> **Exercise**:
In the records below, find the line containing "Reconstruct the object", then extract that line and all subsequent lines exactly, leaving out everything else.

> **Data to use**:
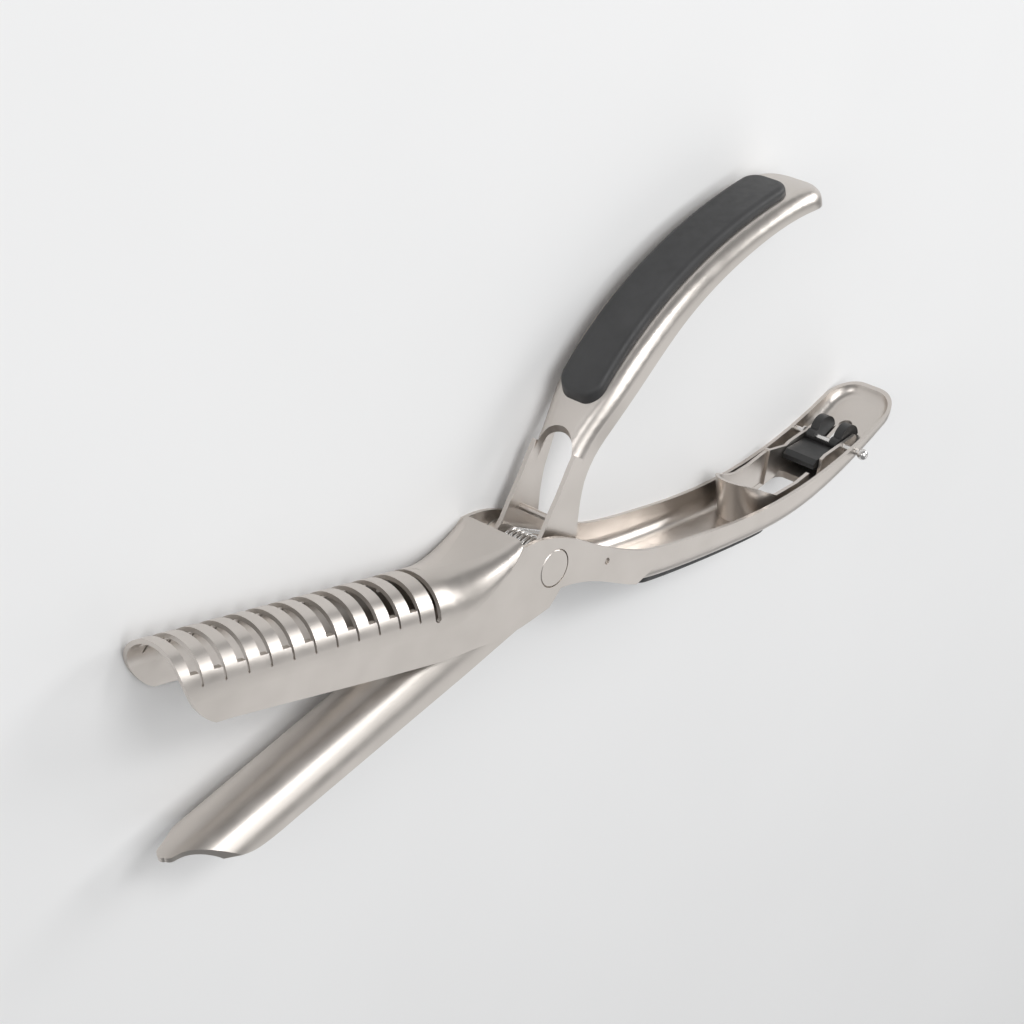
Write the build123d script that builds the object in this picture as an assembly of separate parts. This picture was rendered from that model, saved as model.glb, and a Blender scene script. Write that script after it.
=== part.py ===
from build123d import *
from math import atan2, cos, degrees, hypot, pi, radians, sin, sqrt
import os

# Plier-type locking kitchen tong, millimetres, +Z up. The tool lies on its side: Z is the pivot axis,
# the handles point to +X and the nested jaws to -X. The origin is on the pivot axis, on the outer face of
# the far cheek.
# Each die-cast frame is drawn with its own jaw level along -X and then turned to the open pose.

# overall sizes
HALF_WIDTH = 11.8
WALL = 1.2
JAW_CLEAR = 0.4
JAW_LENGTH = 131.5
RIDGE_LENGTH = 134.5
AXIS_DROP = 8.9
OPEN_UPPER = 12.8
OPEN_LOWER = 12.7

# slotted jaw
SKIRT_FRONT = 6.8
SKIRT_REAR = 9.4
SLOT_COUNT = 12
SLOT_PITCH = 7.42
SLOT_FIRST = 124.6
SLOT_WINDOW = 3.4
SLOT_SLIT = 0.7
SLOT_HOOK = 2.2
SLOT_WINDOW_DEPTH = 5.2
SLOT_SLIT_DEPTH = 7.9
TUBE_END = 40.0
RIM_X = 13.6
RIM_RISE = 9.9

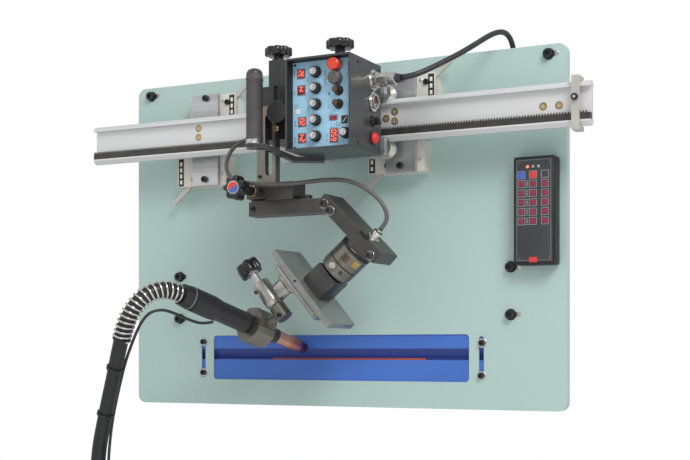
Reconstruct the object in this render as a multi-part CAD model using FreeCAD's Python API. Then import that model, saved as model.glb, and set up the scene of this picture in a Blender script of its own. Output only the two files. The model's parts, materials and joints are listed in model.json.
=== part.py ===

> **Solution**:
Reconstruct the object in this render as a multi-part CAD model using FreeCAD's Python API. Then import that model, saved as model.glb, and set up the scene of this picture in a Blender script of its own. Output only the two files. The model's parts, materials and joints are listed in model.json.
=== part.py ===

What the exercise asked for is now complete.